> **GIVEN MATERIAL**:
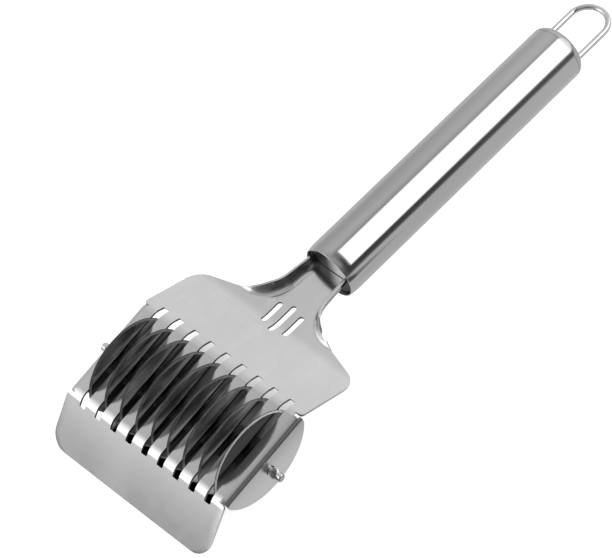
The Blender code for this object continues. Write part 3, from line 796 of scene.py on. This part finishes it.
def rear_outline():
    """The right edge behind the ear, seen from above, as (X, Y): shoulder, sweep and neck."""
    side = Vector((HALF_WIDTH, REAR_BEND_Y))
    shoulder = Vector((HALF_WIDTH, SHOULDER_Y))
    root = Vector((NECK_ROOT_HALF, NECK_ROOT_Y))
    end = Vector((NECK_END_HALF, MOUTH_Y))
    outline = fillet(side, shoulder, root, SHOULDER_RADIUS, BEND_STEPS)
    start_share = (HALF_WIDTH - FLANGE_START_HALF) / (HALF_WIDTH - NECK_ROOT_HALF)
    flange_start = shoulder + (root - shoulder) * start_share
    sweep = fillet(flange_start, root, end, NECK_SWEEP_RADIUS, 2 * BEND_STEPS)
    steps = STRAIGHT_STEPS
    outline += [flange_start + (sweep[0] - flange_start) * step / steps for step in range(steps)]
    outline += sweep
    outline += [sweep[-1] + (end - sweep[-1]) * step / steps for step in range(1, steps + 1)]
    outline.append(Vector((NECK_END_HALF, neck_point(TANG_IN).x)))
    return outline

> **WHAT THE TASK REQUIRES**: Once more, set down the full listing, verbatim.

> **OUTPUT OF THE EXERCISE**:
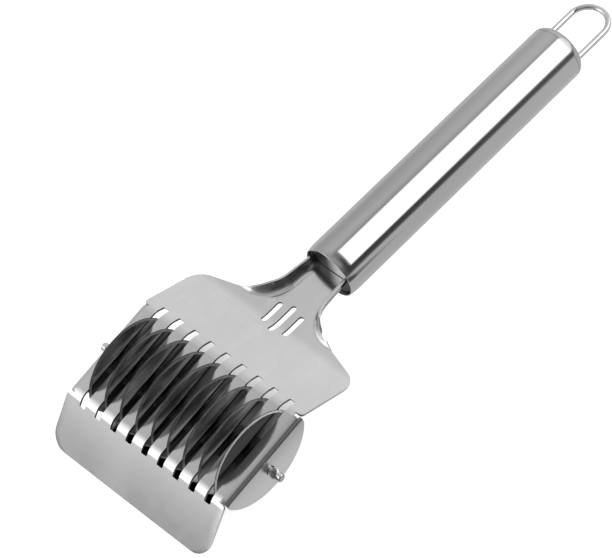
The Blender code for this object continues. Write part 3, from line 796 of scene.py on. This part finishes it.
def rear_outline():
    """The right edge behind the ear, seen from above, as (X, Y): shoulder, sweep and neck."""
    side = Vector((HALF_WIDTH, REAR_BEND_Y))
    shoulder = Vector((HALF_WIDTH, SHOULDER_Y))
    root = Vector((NECK_ROOT_HALF, NECK_ROOT_Y))
    end = Vector((NECK_END_HALF, MOUTH_Y))
    outline = fillet(side, shoulder, root, SHOULDER_RADIUS, BEND_STEPS)
    start_share = (HALF_WIDTH - FLANGE_START_HALF) / (HALF_WIDTH - NECK_ROOT_HALF)
    flange_start = shoulder + (root - shoulder) * start_share
    sweep = fillet(flange_start, root, end, NECK_SWEEP_RADIUS, 2 * BEND_STEPS)
    steps = STRAIGHT_STEPS
    outline += [flange_start + (sweep[0] - flange_start) * step / steps for step in range(steps)]
    outline += sweep
    outline += [sweep[-1] + (end - sweep[-1]) * step / steps for step in range(1, steps + 1)]
    outline.append(Vector((NECK_END_HALF, neck_point(TANG_IN).x)))
    return outline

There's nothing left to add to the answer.